McKevitt verdict - Some solace for victims of atrocity

THE guilty verdict handed down yesterday by three judges of the Special Criminal Court in the Michael McKevitt trial will inevitably be viewed in the context of the Omagh bombing.

McKevitt verdict - Some solace for victims of atrocity

While the conviction bears no direct relation with the Omagh atrocity, the fact that he was found guilty of directing terrorism and being a member of an illegal organisation the Real IRA which carried out the bombing, will bring a measure of solace to people whose loved ones were killed or injured.

But while their load may be lightened, their anger towards McKevitt and the Real IRA will continue to smoulder. Their sense of outrage was encapsulated in the terse words of Lawrence Rush, whose wife, Libby, was killed in the explosion, and who told McKevitt: "You make your bed and you lie in it."

Just how long the Real IRA man will lie in that bed will be decided today by the presiding judges. Potentially, the 53-year-old terrorist, who had sacked his legal team and refused to attend the court for what he described as a "political show trial," could be put behind bars for life. If so, the public would shed no tears.

Significantly, this is the first time a prosecution and conviction have been achieved in relation to directing terrorism, a new crime specified in anti-terrorist legislation rushed through by the Government in the wake of Omagh.

Effectively, in their landmark definition of what the charge means, the judges concluded that McKevitt was the man in control of the activities of the illegal organisation.

Any lingering doubts about the deadly presence of the IRA in one or other of its cynical guises, and the threat which society continues to face, have been dispelled both by the evidence heard in the course of this trial and also by the discovery of a suspected training camp in the Comeragh Mountains last weekend.

Revealing insights into the shadowy world of terrorism were given by chief prosecution witness David Rupert, the former FBI man and ex-British Secret Service agent appointed by McKevitt as the organisation's representative in the US. The judges found Rupert, who had been motivated to give evidence by the Omagh outrage, to be a reliable witness who spoke with authority.

Meanwhile, on the broader plane of general crime, the public will warmly welcome news that Justice Minister Michael McDowell is set to give the gardaí more powers under a bill due to be published at the end of the month.

In future, where crimes punishable by a sentence of at least five years are involved, the period of detention will be extended from 12 to 24 hours on the authority of a senior officer.
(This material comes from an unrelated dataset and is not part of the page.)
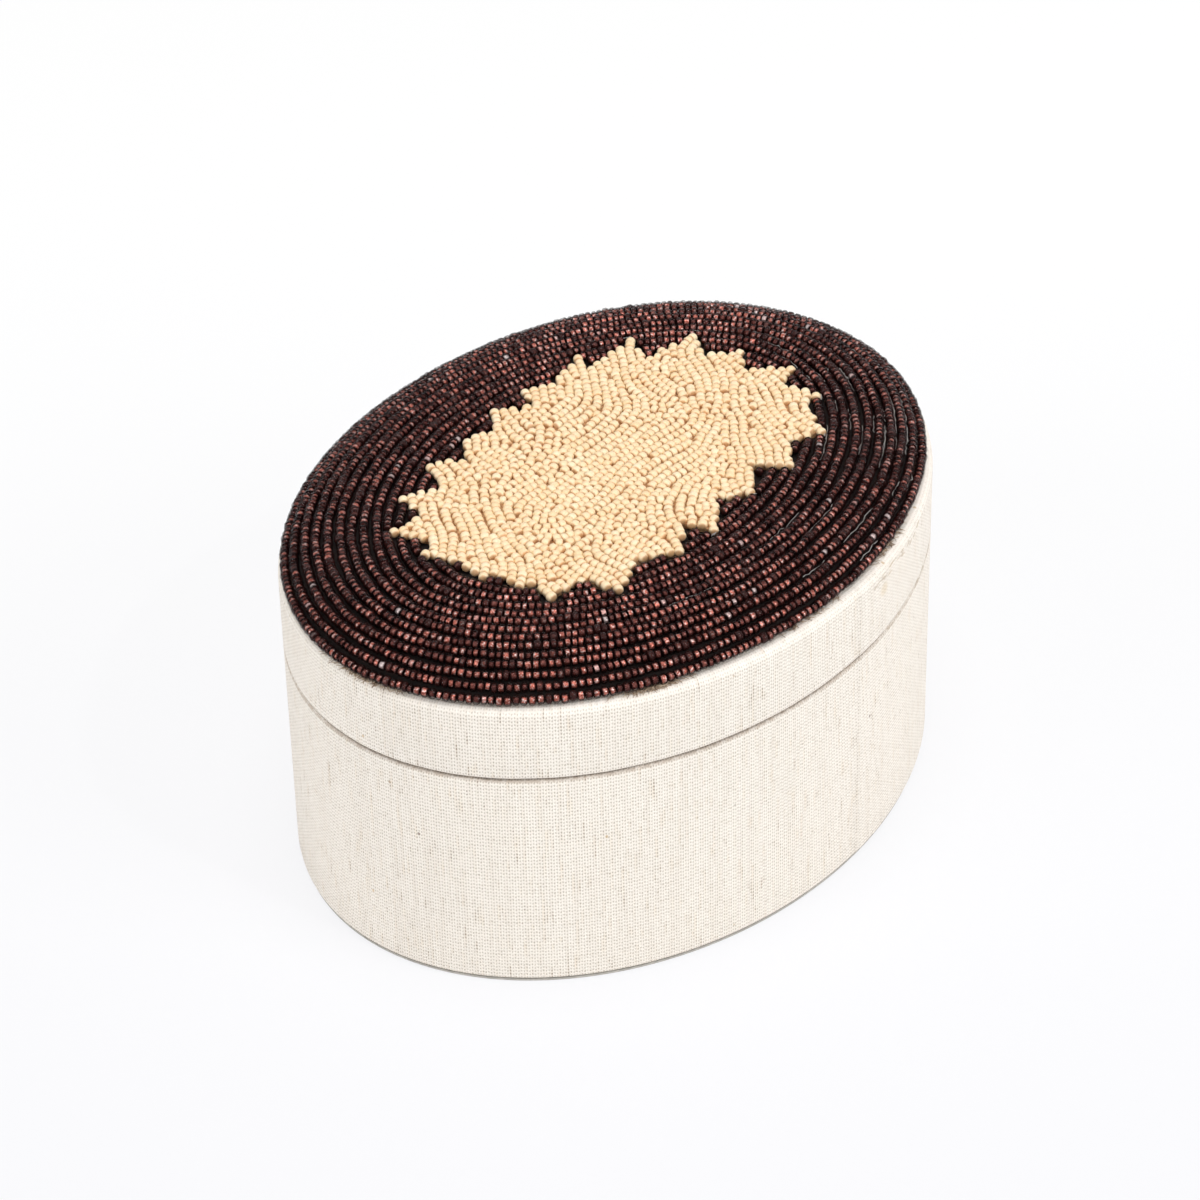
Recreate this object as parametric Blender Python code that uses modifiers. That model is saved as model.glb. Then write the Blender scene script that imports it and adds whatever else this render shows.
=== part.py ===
"""Oval keepsake box covered in linen, with a padded lid worked in rows of glass beads.

The lid lifts straight off a card neck that stands up inside the base. Lengths are in
metres and +Z is up. The origin lies on the table under the middle of the box, and +X
runs along it.
"""
import math

import bmesh
import bpy
from mathutils import Matrix, Vector

# Outside of the box
BOX_LENGTH = 0.150
BOX_WIDTH = 0.1155
SEAM_HEIGHT = 0.0491
SEAM_GAP = 0.0004
LID_HEIGHT = 0.0161          # from the seam to the linen that is turned over the lid
OVAL_SEGMENTS = 48
SEAT = 0.0003                # left between the meshes of two pieces that touch
WELD = 0.00001               # points nearer than this are one

# Cloth round the walls
LINEN = 0.0006
FOLD_ROUND = 0.0008          # radius where the linen turns over the lid's rim
TURN_UNDER = 0.0075          # linen turned under the base
TURN_OVER = 0.0085           # linen turned over the lid board
TURN_IN = 0.0120             # linen turned down inside the base

# Boards
WALL_BOARD = 0.0022
FLOOR_BOARD = 0.0030
LID_BOARD = 0.0025
FOOT_SHEET = 0.0005
FOOT_INSET = 0.0005

# Neck and linings
NECK_CARD = 0.0015
NECK_HEADROOM = 0.0017       # between the neck's lining and the ceiling card
NECK_CHAMFER = 0.0004
LINING = 0.0004
FLOOR_PAD = 0.0025
CEILING_CARD = 0.0015
CARD_ROUND = 0.0006          # rounded edge of the lined cards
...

Another crucial change relates to DNA evidence. In a bid to remove the legal blockage preventing gardaí from taking intimate samples for evidence, saliva will be reclassified as a non-intimate sample. Furthermore, DNA samples will be held in a national data base.

Such measures make sense and will bring this country into line with international policing practice. It goes without saying, however, that adequate safeguards to protect the civil liberties of suspects must be built into any new legislation.

Coupled with yesterday's guilty verdict against a ruthless terrorist, these proposals will strengthen the legal system and help to restore confidence in the forces of law and order, which in recent times have taken something of a public relations battering.